The study on alternating different COVID-19 vaccines led by St Cross Member of Common Room Professor Matthew Snape has been expanded to young people aged 12 to 16 years. The study is expected to provide crucial information on the range of options for immunising teenagers against COVID-19 in the UK.
Participants can receive two COVID-19 vaccine doses in the study, in which case their first dose will be the Pfizer COVID-19 vaccine. Alternatively, those who have already received a dose of the Pfizer COVID-19 vaccine can be enrolled at the time of their second dose. All participants will receive as a second dose either a full dose or half dose of the Pfizer-BioNTech vaccine, a full dose of the Novavax vaccine or a half dose of the Moderna vaccine.

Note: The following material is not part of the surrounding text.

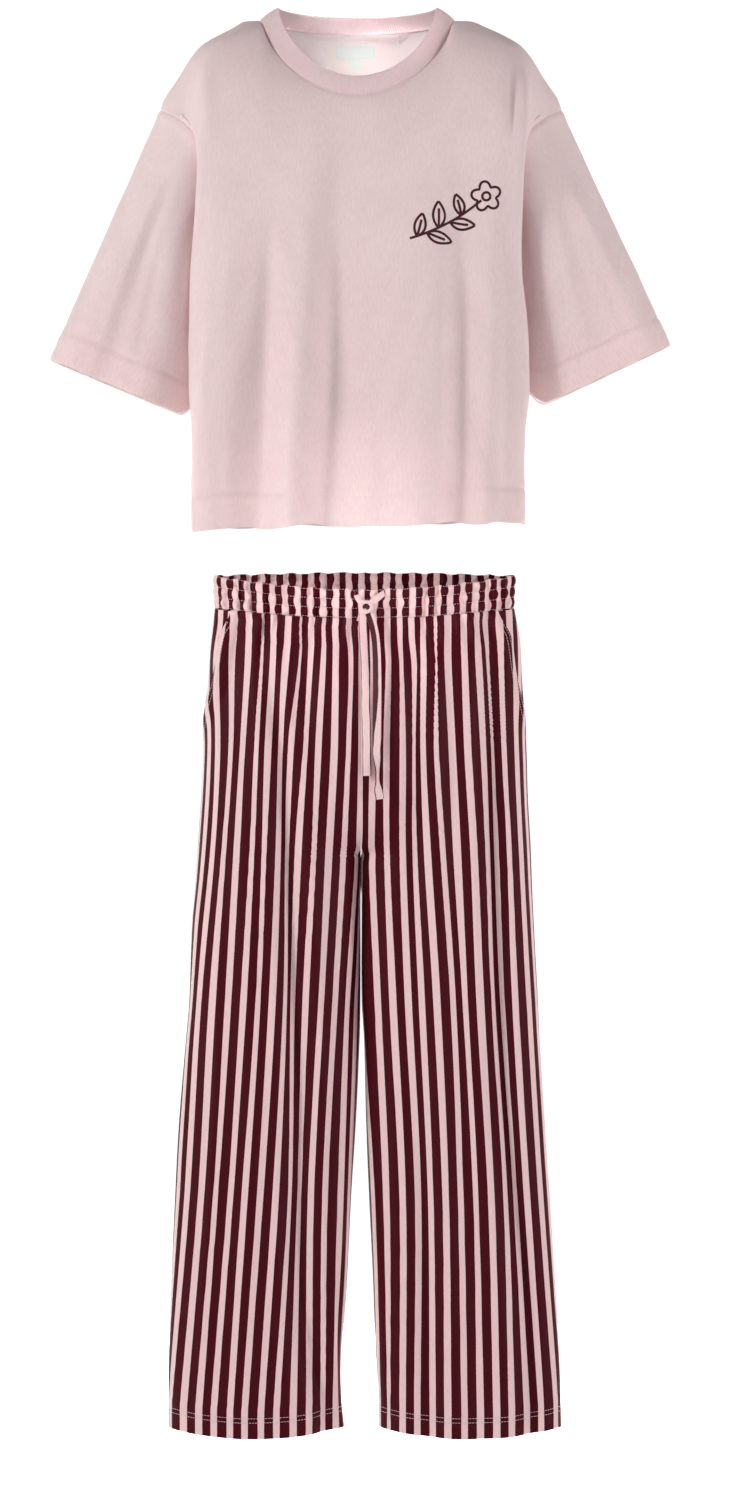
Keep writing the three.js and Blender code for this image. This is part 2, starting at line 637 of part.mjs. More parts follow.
// Rows of a leg from the centre front round the side to the centre back, level by level.
function legGrid(leg) {
  const legMiddle = leg > 0 ? 127 : -124;
  return LEG_Z.map((z) => {
    const front = legQuarter(z, leg, -1);
    const back = legQuarter(z, leg, 1);
    const reach = pocketShare(z, polylineLength(front));
    const frontShares = evenReach(z, polylineLength(front), leg, -1);
    const fronts = resample(front, frontShares.map((share) => share * reach));
    const backs = resample(back, evenReach(z, polylineLength(back), leg, 1)).reverse();
    const place = ([x, y]) => {
      const across = Math.min(Math.abs(x - legMiddle) / 104, 1);
      const dip = HEM_DIP * (1 - across * across) * ease(-1450, HEM_Z, z);
      return [x, y, z + waistSag(x, y, z) - dip];
    };
    return { z, fronts: fronts.map(place), backs: backs.map(place) };
  });
}

// Level unit normals along a leg's row. At the side seam they face straight out, and at the inseam straight in.
function levelNormals(row, turn) {
  const last = row.length - 1;
  const inLeg = row[0][2] < RISE.crotch + 1;
  return row.map((_, i) => {
    if (i === LEG_COLUMNS || i === LEG_COLUMNS + 1) return [turn, 0, 0];
    if (inLeg && (i === 0 || i === last)) return [-turn, 0, 0];
    const a = row[Math.max(i - 1, 0)];
    const b = row[Math.min(i + 1, last)];
    return unit([turn * (b[1] - a[1]), -turn * (b[0] - a[0]), 0]);
  });
}

function displace(row, turn, heights) {
  const normals = levelNormals(row, turn);
  return row.map((point, i) => point.map((value, k) => value + normals[i][k] * heights[i]));
}

// Below the crotch the gap between the legs slants, so that nothing shows through it from the front.
const gapSlant = (z) => 0.07 * ease(-973, -992, z) * (1 - ease(-1150, -1230, z));

function keepBeside(leg, row) {
  return row.map(([x, y, z]) => {
    const middle = gapSlant(z) * y;
    return [middle + leg * Math.max(leg * (x - middle), 0.3), y, z];
  });
}

function trouserLeg(leg, name) {
  const rows = legGrid(leg);
  const columns = LEG_COLUMNS;
  const shaped = rows.map(({ z, fronts, backs }) => {
    const gather = 2.2 * (1 - ease(-690, -800, z));
    const calm = (c) => ease(0, 2, Math.min(c, columns - c));
    const wave = (c) => gather * Math.cos(c * Math.PI * 0.5 + 0.4);
    // the pocket mouth stands a little open
    const gape = 3 * ease(-690, -725, z) * (1 - ease(-785, -842, z));
    const frontHeights = fronts.map(
      ([x], c) => (legFolds(FRONT_FOLDS, x, z) + wave(c)) * calm(c) + gape * ease(columns - 3, columns, c),
    );
    const backHeights = backs.map(([x], c) => (legFolds(BACK_FOLDS, x, z) + wave(c)) * calm(c));
    const whole = [...displace(fronts, leg, frontHeights), ...displace(backs, leg, backHeights)];
    return { z, whole };
  });
  const panel = (pick) => {
    const outer = shaped.map(({ whole }) => pick(keepBeside(leg, whole)));
    const inner = shaped.map(({ whole }) => {
      const normals = levelNormals(whole, leg);
      return pick(keepBeside(leg, whole.map((p, i) => p.map((value, k) => value - normals[i][k] * TWILL))));
    });
    return [outer, inner];
  };
  const trim = (grid, side) =>
    grid.map((row, r) =>
      row.map(([x, y, z], c) => {
        // each quarter's edge keeps clear of its neighbour at the side seam and at the inseam
        const atSide = c === columns && side < 0 ? 1 : c === 0 && side > 0 ? 1 : 0;
        const atInner = c === 0 && side < 0 ? 1 : c === columns && side > 0 ? 1 : 0;
        const inLeg = LEG_Z[r] < RISE.crotch + 1 ? 1 : 0;
        return [x, y + side * SEAM * 0.6 * (atSide + atInner * inLeg), z];
      }),
    );
  const [frontOuter, frontInner] = panel((row) => row.slice(0, columns + 1));
  const [backOuter, backInner] = panel((row) => row.slice(columns + 1));
  add("leg_front_" + name, wall(trim(frontOuter, -1), trim(frontInner, -1)), stripe);
  add("leg_back_" + name, wall(trim(backOuter, 1), trim(backInner, 1)), stripe);
}

trouserLeg(1, "left");
trouserLeg(-1, "right");

// The striped facing behind each slanting pocket mouth, from under the front panel to the side seam.
const FACING_ROWS = [-687.2, -705, -730, -758, -786, -812, -838];
const FACING_COLUMNS = 4;
const FACING_LAP = 7;
const FACING_SUNK = 3.4;

function facing(leg, name) {
  const outer = FACING_ROWS.map((z) => {
    const line = legQuarter(z, leg, -1);
    const length = polylineLength(line);
    const from = pocketShare(z, length) - FACING_LAP / length;
    const row = resample(line, evenly(FACING_COLUMNS).map((t) => from + (0.9985 - from) * t));
    const normals = row.map((point, i) => {
      const a = row[Math.max(i - 1, 0)];
      const b = row[Math.min(i + 1, FACING_COLUMNS)];
      return i === FACING_COLUMNS ? [leg, 0] : unit([leg * (b[1] - a[1]), -leg * (b[0] - a[0])]);
    });
    return row.map(([x, y], i) => {
      const sunk = FACING_SUNK * (1 - ease(0.45, 1, i / FACING_COLUMNS));
      const edge = i === FACING_COLUMNS ? -SEAM * 0.6 : 0;
      const level = z + waistSag(x, y, z);
      const wallAt = (extra) => [x - normals[i][0] * (sunk + extra), y - normals[i][1] * (sunk + extra) + edge, level];
      return [wallAt(0), wallAt(TWILL)];
    });
  });
  const face = (k) => outer.map((row) => row.map((pair) => pair[k]));
  add("pocket_facing_" + name, wall(face(0), face(1)), stripe);
}

facing(1, "left");
facing(-1, "right");

// The waistband: three channels of elastic, gathered into waves. Front and back meet at the side seams.
const BAND_ROWS = [0, 1 / 3, 2 / 3, 1];
const BAND_WAVE = [2.4, 1.9, 1.9, 2.2];

function waistband(side, name) {
  const columns = WAVES * 2;
  const [centre, half, front, back, exponent] = HIP_SECTIONS[0].slice(1);
  const depth = side < 0 ? front : back;
  const grid = BAND_ROWS.map((t) => {
    const wide = WAIST.half + (half - WAIST.half) * t;
    const line = evenly(240).map((share) => {
      const turn = Math.PI * share;
      return [centre - wide * power(Math.cos(turn), 2 / exponent), side * depth * Math.sin(turn) ** (2 / exponent)];
    });
    const z = WAIST.topZ - t * WAIST.height;
    return resample(line, evenly(columns)).map(([x, y]) => [x, y, z + waistSag(x, y, z)]);
  });
  const normals = grid.map((row) =>
    row.map((_, c) => {
      if (c === 0 || c === columns) return [c ? 1 : -1, 0, 0];
      return unit([side * (row[c - 1][1] - row[c + 1][1]), side * (row[c + 1][0] - row[c - 1][0]), 0]);
    }),
  );
  const waved = moved(grid, normals, (_, r, c) => BAND_WAVE[r] * Math.cos(c * Math.PI * 0.5) * (c % columns ? 1 : 0));
  const apart = (g) => g.map((row) => row.map(([x, y, z], c) => [x, c % columns ? y : y + side * SEAM * 0.6, z]));
  add(name, wall(apart(waved), apart(moved(waved, normals, -BAND))), stripe);
}

waistband(-1, "waistband_front");
waistband(1, "waistband_back");

// ---- The drawstring: a flat tie, knotted in front of the band, with two loose ends ----

const TIE = { width: 9.5, thick: 2.4 };
const KNOT = { x: 7, y: -54.5, z: -686, wide: 13, deep: 6.5, high: 9.5 };
const knot = add("drawstring_knot", new THREE.SphereGeometry(1, 14, 9), tie);
knot.scale.set(KNOT.wide, KNOT.deep, KNOT.high);
knot.rotation.y = 0.35;
knot.position.set(KNOT.x, KNOT.y, KNOT.z);

const TAILS = {
  // x, y, z of the middle of each loose end, from the knot down
  drawstring_tail_right: [
    [2, -55.6, -696.2],
    [2.4, -59.5, -706],
    [3.2, -67.5, -724],
    [5, -78, -760],
    [6, -82, -810],
    [7, -83, -850],
    [7, -82.5, -882],
  ],
  drawstring_tail_left: [
    [12.2, -55.8, -696.6],
    [14.5, -60.5, -707],
    [17, -70, -726],
    [18.5, -80, -760],
    [18.5, -83, -832],
    [18.5, -83.5, -870],
    [19, -84, -892],
    [22, -86, -909],
  ],
};

// The tie's section, across its width and its thickness, with rounded edges.
function tieSection() {
  const section = new THREE.Shape();
  const turns = [22.5, 67.5, 112.5, 157.5, 202.5, 247.5, 292.5, 337.5].map(THREE.MathUtils.degToRad);
  turns.forEach((turn, i) => {
    const x = (TIE.width / 2) * power(Math.cos(turn), 0.45);
    const y = (TIE.thick / 2) * power(Math.sin(turn), 0.8);
    if (i) section.lineTo(x, y);
    else section.moveTo(x, y);
  });
  section.closePath();
  return section;
}

for (const [name, points] of Object.entries(TAILS)) {
  const path = new THREE.CatmullRomCurve3(points.map((p) => new THREE.Vector3(...p)), false, "centripetal");
  const geometry = new THREE.ExtrudeGeometry(tieSection(), { steps: 24, extrudePath: path, bevelEnabled: false });
  add(name, geometry, tie);
}

export default set;
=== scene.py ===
"""A pyjama set in cloth: a pale pink drop-shoulder tee above wide burgundy and pink striped trousers.

Shapes are worked out in millimetres, +Z up, front facing -Y, and go into Blender in metres.
Left and right are the wearer's, so the left side is at +X.
"""

import math

import bpy
import numpy as np
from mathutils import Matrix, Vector
from mathutils.bvhtree import BVHTree


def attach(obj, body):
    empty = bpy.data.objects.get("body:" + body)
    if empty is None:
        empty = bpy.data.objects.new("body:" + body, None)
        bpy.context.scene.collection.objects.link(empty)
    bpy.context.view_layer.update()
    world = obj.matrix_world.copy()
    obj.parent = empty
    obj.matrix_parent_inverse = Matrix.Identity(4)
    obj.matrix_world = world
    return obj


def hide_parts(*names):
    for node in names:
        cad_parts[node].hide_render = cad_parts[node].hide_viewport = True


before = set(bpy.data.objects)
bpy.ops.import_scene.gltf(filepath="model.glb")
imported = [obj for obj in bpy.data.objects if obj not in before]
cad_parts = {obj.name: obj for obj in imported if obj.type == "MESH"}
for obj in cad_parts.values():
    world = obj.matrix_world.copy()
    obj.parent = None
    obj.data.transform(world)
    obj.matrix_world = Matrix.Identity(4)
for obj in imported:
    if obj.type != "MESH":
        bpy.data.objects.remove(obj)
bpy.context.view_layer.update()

# Camera and light

CENTRE = Vector((0.0099, 0, -0.852))
AWAY = 8.0
LENS_MM = 164.1
SENSOR_MM = 36

camera_data = bpy.data.cameras.new("camera")
camera_data.lens = LENS_MM
camera_data.sensor_width = SENSOR_MM
camera_data.clip_end = 100
camera = bpy.data.objects.new("camera", camera_data)
camera.location = CENTRE - Vector((0, AWAY, 0))
camera.rotation_euler = (math.pi / 2, 0, 0)
bpy.context.scene.collection.objects.link(camera)
bpy.context.scene.camera = camera
bpy.context.scene.view_settings.view_transform = "Standard"

world = bpy.data.worlds.new("studio")
bpy.context.scene.world = world
world.use_nodes = True
world.node_tree.nodes["Background"].inputs["Color"].default_value = (1, 1, 1, 1)
sky = world.node_tree
# a pale band all round at the height of the horizon, and little light from above and below
direction = sky.nodes.new("ShaderNodeTexCoord")
parts_of_it = sky.nodes.new("ShaderNodeSeparateXYZ")
height_of_it = sky.nodes.new("ShaderNodeMath")
height_of_it.operation = "ABSOLUTE"
band = sky.nodes.new("ShaderNodeMapRange")
for socket, value in (("From Min", 0.13), ("From Max", 0.26), ("To Min", 1.1), ("To Max", 0.06)):
    band.inputs[socket].default_value = value
sky.links.new(direction.outputs["Generated"], parts_of_it.inputs["Vector"])
sky.links.new(parts_of_it.outputs["Z"], height_of_it.inputs[0])
sky.links.new(height_of_it.outputs[0], band.inputs["Value"])
sky.links.new(band.outputs["Result"], sky.nodes["Background"].inputs["Strength"])


def lamp(name, place, size, watts, target=CENTRE, spread=180):
    data = bpy.data.lights.new(name, "AREA")
    data.shape = "DISK"
    data.size = size
    data.energy = watts
    data.spread = math.radians(spread)
    thing = bpy.data.objects.new(name, data)
    thing.location = place
    thing.rotation_euler = (Vector(target) - Vector(place)).to_track_quat("-Z", "Y").to_euler()
    bpy.context.scene.collection.objects.link(thing)


lamp("key", (-4.4, -2.9, 1.2), 1.1, 160)
lamp("fill", (4.6, -2.2, 0.3), 1.3, 95)
lamp("top", (0.3, -2.8, 2.6), 1.0, 3, (0, 0, -0.1))
lamp("neck", (0.03, -1.6, 1.1), 0.06, 0.055, (0, 0.05, -0.035), 5.5)
lamp("waist", (0.0, -2.6, -0.52), 0.06, 0.055, (0, 0.03, -0.655), 9)
lamp("back_left", (2.6, 3.4, 0.4), 2.0, 24)
lamp("back_right", (-2.6, 3.4, 0.4), 2.0, 36)
lamp("floor_left", (1.9, 3.0, 0.9), 1.0, 75, (0.5, 2.5, -1.8), 78)
lamp("floor_right", (-1.9, 3.0, 0.9), 1.0, 75, (-0.5, 2.5, -1.8), 78)

# Numbers and curves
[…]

Professor Snape commented:
This is the latest in a series of studies such as COMCOV and COV-Boost that have looked at the ways different COVID-19 vaccines available in the UK can be used to generate the best and most durable immune response, in as safe a manner as possible.
Researchers will assess any side effects and immune system responses to these new combinations of vaccines.
The Com-COV 3 trial seeks to recruit 360 volunteers. All those who are interested in volunteering can find out more about the study at comcovstudy.org.uk.
Preliminary results from the trials on mixing different COVID-19 vaccines have suggested that mild to moderate reactions are more frequent in administering one dose of the Pfizer/BioNTech vaccine followed by one of the Oxford-AstraZeneca, or vice versa.